A trip to the Commissary could loom. Is that what I am going to do? Am I the one in the produce section fingering the Roma tomatoes and poking melons, adrenaline barely detectable? I could live to do all these things if what the Doctor at Bethesda said on Friday morning are true. I need to think on that and ponder. Retirement physical is complete. A releif, another pothole avoided on the road to the future.
The radio crackles in the background. From Iraq comes the word that two US Army sergeants found $635 million in US currency in an exclusive district favored by the Baathist Party insiders. I hope they had at least a moment of thinking what it might be like before they turned it in. The current situation brings to mind the state of things in Germany after the fall, what Thomas Pynchon described as “In the Zone” in Gravity’s Rainbow. Things disappearing. People disappearing. Whole governments disappearing and sergeants rooting about in the wreckage.
I am going to write a story this morning, I am just edging around to it obliquely, I tell myself. You know how my mind works. I open another note of lesser importance, saving one that will require actual thought. This one is semi-political polemic of the ilk I get from some of my service buddy friends. This one interests me because of the dual nature of the subjects, military readiness, the war and Congresswoman Nancy Pelosi, former ranking minority member of the House Intelligence Committee and now Minority Leader of the Democrats. I read with some interest as classical music turns to the words of Scott Simon, broadcasting from Baghdad. He says the power is out and the Iraqis are unhappy with that, but he feels safe driving around the capital.
As I listened I read the words castigating the Democrats on the Hill. I get a lot of right-wing stuff from my association with the military, but the older I get the less I know about anything and can’t get quite as angry as I used to. My buddy was incensed by the assertion from Ms Pelosi that the military success in Iraq was due to the careful planning of the Clinton Administration. The comment had been made at a “support the troops” media event, which was more than a little bizarre. Someone in the thoroughly pragmatic leadership of the Congress realized it was important to show the folks back home that they were engaged on a topic with which they had absolutely nothing to do except debate appropriations. I recalled the political debacle that Tom Daschle walked into when there was a similar Congressional rally in support of the Pledge of Allegiance, after a California Judge ruled it was unconstitutional due to its reference to God. Daschle put his left hand over his heart, the wrong one, hand not heart, that is, and had the bad luck to be right in front of Trent Lott who hadn’t melted down yet. Center stage for the cameras, a phalanx of right hands correctly over hearts behind him to provide the delicious contrast. It was a media festival of embarrassment. I wrote back:
“I agree that Ms Pelosi’s remarks are delusional political bunk, but the one thing you can say about the Clinton administration is that they may have under-funded us, but they were so terrified by their lack of knowledge and credibility that they LEFT US ALONE to make military decisions about provide-equip-and-train issues.”

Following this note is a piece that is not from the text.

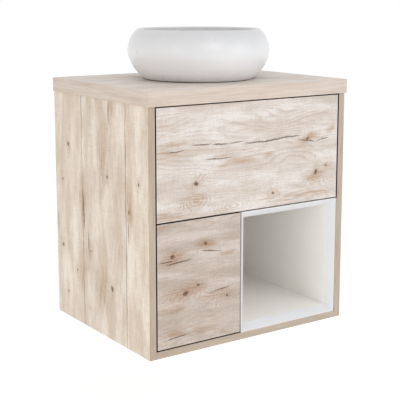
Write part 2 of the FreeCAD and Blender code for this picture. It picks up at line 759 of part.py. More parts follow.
# ---------------------------------------------------------------------------
# Bottle trap: nuts, dip tube, bottle, cup and the outlet to the wall
# ---------------------------------------------------------------------------
def trap(tail):
    at = {"x": 0, "y": BOWL_AXIS}
    dip = d.pipe - d.pipe_wall
    snug = d.pipe + 0.3
    grip = d.waste_tube + 0.3
    nut = [
        (snug, -16), (grip + 5, -16), (grip + 5, 8), (grip, 8), (grip, -0.4), (grip, -1.6),
        (snug, -1.6),
    ]
    keep(turned("inlet_nut", nut, z=tail, **at), "trap_inlet_nut")
    bottle_low = -28
    bottle_high = 38
    bottom = TRAP_AXIS + bottle_low
    reach = tail - bottom - 2
    keep(turned("dip_tube", ring(dip, d.pipe, 0, reach - 0.4), z=bottom + 2, **at),
         "trap_dip_tube")

    r = d.trap_radius
    shell = [
        (r - 3, bottle_low), (r, bottle_low), (r, bottle_high - 14, 14), (r - 10, bottle_high - 4),
        (r - 10, bottle_high), (snug, bottle_high), (snug, bottle_high - 6),
        (r - 3, bottle_high - 16),
    ]
    bottle = turned("bottle_shell", shell, z=TRAP_AXIS, **at)
    branch = rod("bottle_branch", d.pipe + 4, 20, 0, BOWL_AXIS + r - 4, TRAP_AXIS, "y")
    inside = rod("bottle_inside", r - 3, 30, 0, BOWL_AXIS, TRAP_AXIS - 18)
    way = rod("bottle_way", snug, 40, 0, BOWL_AXIS + 10, TRAP_AXIS, "y")
    stub = cut("bottle_stub", branch, [inside])
    keep(cut("bottle", fuse("bottle_joined", [bottle, stub]), [way]), "trap_bottle")
    cup = [
        (0, -62), (r - 2, -62, 5), (r + 3, -57), (r + 3, -21), (r + 0.4, -21), (r + 0.4, -28.6),
        (r - 3, -28.6), (r - 3, -52), (0, -56),
    ]
    keep(turned("cup", cup, z=TRAP_AXIS, **at), "trap_cup")

    outlet = BOWL_AXIS + r - 4 + 20
    nut = [
        (d.pipe + 4.4, -12), (d.pipe + 8, -12), (d.pipe + 8, 8), (snug, 8), (snug, 0.6),
        (d.pipe + 4.4, 0.6),
    ]
    keep(turned("outlet_nut", nut, 0, outlet, TRAP_AXIS, "y"), "trap_outlet_nut")
    start = BOWL_AXIS + r - 2
    pipe = ring(dip, d.pipe, 0, -start)
    keep(turned("outlet", pipe, 0, start, TRAP_AXIS, "y"), "trap_outlet_pipe")
    cover = [(snug, 0), (d.pipe + 19, 0), (d.pipe + 19, 1.5, 12), (d.pipe + 8, 8), (snug, 8)]
    keep(turned("rosette", cover, 0, 0, TRAP_AXIS, "-y"), "trap_wall_rosette")


# ---------------------------------------------------------------------------
# Runners: cabinet, middle and drawer members of ball-bearing slides
# ---------------------------------------------------------------------------
RUNNER_BACK = FRONT + d.board + 4


def runner_section(member):
    """A member's section: how far from the cabinet wall, and how high."""
    s = d.sheet
    h = d.runner_height / 2
    if member == "outer":
        return [(0, -h), (9.5, -h), (9.5, -h + s), (s, -h + s), (s, h - s), (9.5, h - s), (9.5, h),
                (0, h)]
    if member == "middle":
        lift = h - s * 2 - 1
        low, high = 2.2, 10.4
        web = (5.6, 5.6 + s)
        return [(low, -lift - s), (high, -lift - s), (high, -lift), (web[1], -lift),
                (web[1], lift), (high, lift), (high, lift + s), (low, lift + s), (low, lift),
                (web[0], lift), (web[0], -lift), (low, -lift)]
    lift = h - s * 3 - 3
    face = d.runner_thick
    return [(7.6, -lift - s), (face, -lift - s), (face, lift + s), (7.6, lift + s), (7.6, lift),
            (face - s, lift), (face - s, -lift), (7.6, -lift)]


def mirrored(corners, hand):
    """A section as it is on the left wall, or mirrored for the right wall."""
    if hand > 0:
        return corners
    return [(-length(across), up) for across, up in reversed(corners)]


def runner(name, member, wall, hand, z):
    """One member along Y; wall is the face it starts from, hand points into the box."""
    corners = mirrored(runner_section(member), hand)
    body = new_body(name)
    pad(body, outline(new_sketch(body, f"{name}_section", "XZ_Plane"), corners),
        d.runner_length)
    return put(body, wall, RUNNER_BACK + d.runner_length, z)


def runners(row, walls, z):
    """The three members at both walls of a drawer."""
    for member, node in (("outer", "runner_cabinet_member"), ("middle", "runner_middle_member"),
                         ("inner", "runner_drawer_member")):
        pair = []
        for hand, wall in zip((1, -1), walls):
            side = "left" if hand > 0 else "right"
            pair.append(runner(f"{row}_{member}_{side}", member, wall, hand, z))
        keep(group(f"{row}_{member}_pair", pair), f"{row}_{node}s")


# ---------------------------------------------------------------------------
# Drawers
# ---------------------------------------------------------------------------
def front(name, x, z):
    """A drawer front with its outer edges broken."""
    body = new_body(name)
    sketch = new_sketch(body, f"{name}_outline", "XZ_Plane", d.carcass_depth - d.board)
    pad(body, outline(sketch, rectangle(x, z)), d.board)
    face = FRONT.value
    rim = edges_where(body.Tip, lambda e: abs(e.BoundBox.YMax - face) < 0.01)
    dress(body, "Chamfer", rim, d.edge_break)
    return body


def front_screws(row, xs, zs):
    """Screws from inside the drawer's front corners, and the holes for them."""
    fixings = []
    holes = []
    for column, x in enumerate(xs):
        for level, z in enumerate(zs):
            fixing, hole = screw(f"{row}_front_{column}{level}", 26, x,
                                 FRONT + d.board + d.drawer_board, z, "-y")
            fixings.append(fixing)
            holes.append(hole)
    keep(group(f"{row}_screws", fixings), f"{row}_front_screws")
    return holes


def drawer_box(row, x, low, tall):
    """Sides and inner front of a drawer; returns the space between the sides."""
    t = d.drawer_board
    start = FRONT + d.board
    left, right = x
    level = (low, low + tall)
    keep(box(f"{row}_side_l", (left, left + t), (start, BOX_BACK), level), f"{row}_drawer_left")
    keep(box(f"{row}_side_r", (right - t, right), (start, BOX_BACK), level),
         f"{row}_drawer_right")
    return left + t, right - t


def upper_drawer():
    """The wide drawer, notched from the back around the trap."""
    t = d.drawer_board
    low = BOTTOM + d.upper_box_bottom
    deck = low + d.drawer_floor
    high = low + d.upper_box_height
    wall = INSIDE - d.runner_thick
    left, right = drawer_box("upper", (-wall, wall), low, d.upper_box_height)
    start = FRONT + d.board
    inner = start + t
    xs = (left + 40, right - 40)
    holes = front_screws("upper", xs, (deck + 40, high - 40))
    face = front("upper_front_board", (-INSIDE + d.reveal, NICHE_RIGHT),
                 (BOTTOM + d.split_height + d.reveal, UNDER_TOP - d.reveal))
    keep(cut("upper_front_drilled", face, holes), "upper_drawer_front")
    stay = box("upper_stay_board", (left, right), (start, inner), (deck, high))
    keep(cut("upper_stay", stay, holes), "upper_drawer_inner_front")
    half = d.notch_width / 2
    notch = -d.notch_front
    plan = [
        (left, start), (right, start), (right, BOX_BACK), (half, BOX_BACK), (half, notch),
        (-half, notch), (-half, BOX_BACK), (left, BOX_BACK),
    ]
    keep(slab("upper_floor", plan, 0, 0, low, d.drawer_floor), "upper_drawer_floor")
    rear = (BOX_BACK - t, BOX_BACK)
    cheeks = (notch, BOX_BACK)
    level = (deck, high)
    keep(group("upper_rear", [
        box("upper_rear_left", (left, -half - t), rear, level),
        box("upper_rear_right", (half + t, right), rear, level),
    ]), "upper_drawer_back")
    keep(group("upper_notch", [
        box("cheek_left", (-half - t, -half), cheeks, level),
        box("cheek_right", (half, half + t), cheeks, level),
        box("notch_end", (-half - t, half + t), (notch - t, notch), level),
    ]), "upper_notch_boards")
    runners("upper", (-INSIDE, INSIDE), low + d.runner_rise)


def lower_drawer():
    """The narrow, deep drawer beside the niche."""
    t = d.drawer_board
    low = BOTTOM + d.lower_box_bottom
    deck = low + d.drawer_floor
    high = low + d.lower_box_height
    space = (-INSIDE + d.runner_thick, NICHE_LEFT - d.runner_thick)
    left, right = drawer_box("lower", space, low, d.lower_box_height)
    start = FRONT + d.board
    inner = start + t
    holes = front_screws("lower", (left + 30, right - 30), (deck + 40, high - 40))
    edge = -INSIDE + d.reveal
    face = front("lower_front_board", (edge, edge + d.lower_front_width),
                 (BOTTOM + d.board + 3, BOTTOM + d.split_height))
    keep(cut("lower_front_drilled", face, holes), "lower_drawer_front")
    stay = box("lower_stay_board", (left, right), (start, inner), (deck, high))
    keep(cut("lower_stay", stay, holes), "lower_drawer_inner_front")
    keep(box("lower_floor", (left, right), (start, BOX_BACK), (low, deck)), "lower_drawer_floor")
    keep(box("lower_rear", (left, right), (BOX_BACK - t, BOX_BACK), (deck, high)),
         "lower_drawer_back")
    runners("lower", (-INSIDE, NICHE_LEFT), low + d.runner_rise)


# ---------------------------------------------------------------------------
# Assemble, check and write
# ---------------------------------------------------------------------------
def check_document():
    """Stop if any object failed or any sub-part is not a good solid."""
    for item in doc.Objects:
        if "Invalid" in item.State or "Error" in item.State:
            raise RuntimeError(f"{item.Name} failed: {item.State}")
    for item in SUBPARTS:
        shape = item.Shape
        if shape.isNull() or not shape.isValid() or not shape.Solids:
            raise RuntimeError(f"{item.Label} is not a valid solid")


def write_parts():
    os.makedirs("parts", exist_ok=True)
    for item in SUBPARTS:
        item.Shape.exportStep(f"parts/{item.Label}.step")


niche_holes, top_holes, hook_holes = carcass()
push_latches()
hanging_rails(hook_holes)
worktop(top_holes)
niche(niche_holes)
bowl()
trap(waste())
upper_drawer()
lower_drawer()
keep(group("cams", cams), "cam_locks")
keep(group("bolts", cam_bolts), "cam_bolts")
keep(group("wood_screws", screws), "carcass_screws")
doc.recompute()
check_document()
write_parts()
for part in SUBPARTS:
    print(part.Label, len(part.Shape.Solids), round(part.Shape.Volume / 1000, 1))
print(len(SUBPARTS), "sub-parts")
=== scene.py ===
import math

import bpy
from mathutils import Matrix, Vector


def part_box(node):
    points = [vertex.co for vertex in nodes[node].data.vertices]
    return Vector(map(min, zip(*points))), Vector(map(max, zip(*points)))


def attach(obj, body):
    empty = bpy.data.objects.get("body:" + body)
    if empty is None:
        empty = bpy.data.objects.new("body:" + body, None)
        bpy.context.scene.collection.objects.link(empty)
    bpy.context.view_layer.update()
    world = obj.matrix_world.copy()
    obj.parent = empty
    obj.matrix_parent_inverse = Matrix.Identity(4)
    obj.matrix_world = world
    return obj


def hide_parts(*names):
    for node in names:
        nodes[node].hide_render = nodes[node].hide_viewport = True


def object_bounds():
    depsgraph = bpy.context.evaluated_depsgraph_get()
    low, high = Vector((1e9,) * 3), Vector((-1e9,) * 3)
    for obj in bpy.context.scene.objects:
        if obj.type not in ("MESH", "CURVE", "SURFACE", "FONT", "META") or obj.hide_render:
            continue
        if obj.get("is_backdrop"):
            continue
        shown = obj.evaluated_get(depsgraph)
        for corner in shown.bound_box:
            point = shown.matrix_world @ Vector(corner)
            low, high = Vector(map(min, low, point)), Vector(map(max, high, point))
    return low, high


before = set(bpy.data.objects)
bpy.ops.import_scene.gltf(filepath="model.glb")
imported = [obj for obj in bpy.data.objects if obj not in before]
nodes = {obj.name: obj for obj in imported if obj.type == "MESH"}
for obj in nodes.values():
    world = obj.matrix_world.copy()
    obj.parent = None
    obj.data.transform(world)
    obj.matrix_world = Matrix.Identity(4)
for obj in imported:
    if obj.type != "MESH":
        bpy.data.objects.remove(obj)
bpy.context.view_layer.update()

# ---------------------------------------------------------------------------------------------
# Side panels, floor board and edging of the cabinet.
# 18 mm chipboard pressed with a rustic whitewashed oak decor, grain upright on the sides; the
# front edges are closed with glued 1 mm edging in a plainer beige oak, its arrises scraped round.
# ---------------------------------------------------------------------------------------------
MM = 0.001
METRE = 1000                                  # in mm, the unit of the patterns
TO_MM = (METRE, METRE, METRE)                 # a Mapping scale from metres to mm
BOARD_ARRIS = 0.35 * MM
EDGING_ARRIS = 0.5 * MM
ARRIS_SMOOTHING = math.radians(40)            # sharper edges than this stay sharp
FACING = 0.5                                  # cosine above which a face looks that way


def linear(hex_colour):
    """An sRGB hex colour as linear red, green and blue, and full alpha."""
    channels = [int(hex_colour[i:i + 2], 16) / 255 for i in (1, 3, 5)]
    light = [c / 12.92 if c <= 0.04045 else ((c + 0.055) / 1.055) ** 2.4 for c in channels]
    return light + [1.0]


def add_node(tree, kind, links, out=0, **settings):
    """Adds one node with its settings; links gives each socket a value or another node's output."""
    node = tree.nodes.new(kind)
    for setting, value in settings.items():
        setattr(node, setting, value)
    for socket, value in links.items():
        if isinstance(value, bpy.types.NodeSocket):
            tree.links.new(value, node.inputs[socket])
        else:
            node.inputs[socket].default_value = value
    return node.outputs[out] if len(node.outputs) else None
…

I started to warm to the task. “The famous Barry McCaffery story is a case in point.” I asserted. “Barry is an aggressive self-promoter. He turned the reported snub by a junior White House Staffer who sniffed: “I don’t talk to military”) into an embarrassing media storm. The Clintons were chagrinned, and to correct the problem, the President made McCaffery an official jogging buddy and then a four-star- and then Drug Czar. That story is the perfect paradigm for the Clinton years. Barry could do whatever he wanted but never got the resources to do much at SOUTHCOM or at the ODCP. The Administration also got so badly burned on the Gays-in-the-military thing that they never again tried to impose their will on the Pentagon.”
I also mentioned that I had to stand up for Bill Perry, who was a hell of a SECDEF in the middle between Academic Aspin and asleep-at-the-switch William Cohen.
In closing, I thundered “Don Rumsfeld, God bless him, was under no similar feelings of inadequacy regarding the military. He had been a Navy pilot himself before he was Secretary the first time and had stature and credibility and no fear. The town and the institutions were gunning for him in the first hundred days of his return. When he showed up he thought we were all Clintonistas. Some of the problems and tensions have come with the fact that the Chiefs and the Chairman bridled at not being trusted and being put back under civilian control.”
My counter-battery polemic vented, I cooked a couple eggs and some potatoes and drank some more coffee. I couldn’t delay it any longer. The delicious feel of two whole days off, the security condition lowered enough that I was not expected to be at my desk on Saturday morning, was sliding into the realization that I had Things To Do. Now it is time to go to work, get the story out. I started to type. I got through a line or two and realized I couldn’t do it. This would be a morning without the focus I needed. I should have risen earlier. I decided I could finish it later.
I could take in a bit of the rug auction to which I had been invited. I looped my car keys around one knuckle and picked up a cell phone, two letters to go in the mail, the recycle-able trash, in one bag, two bottles that didn’t quite fit under my arm and the garbage I had accumulated over the course of the week. Then I walked out of the apartment and down the hall to throw my keys away.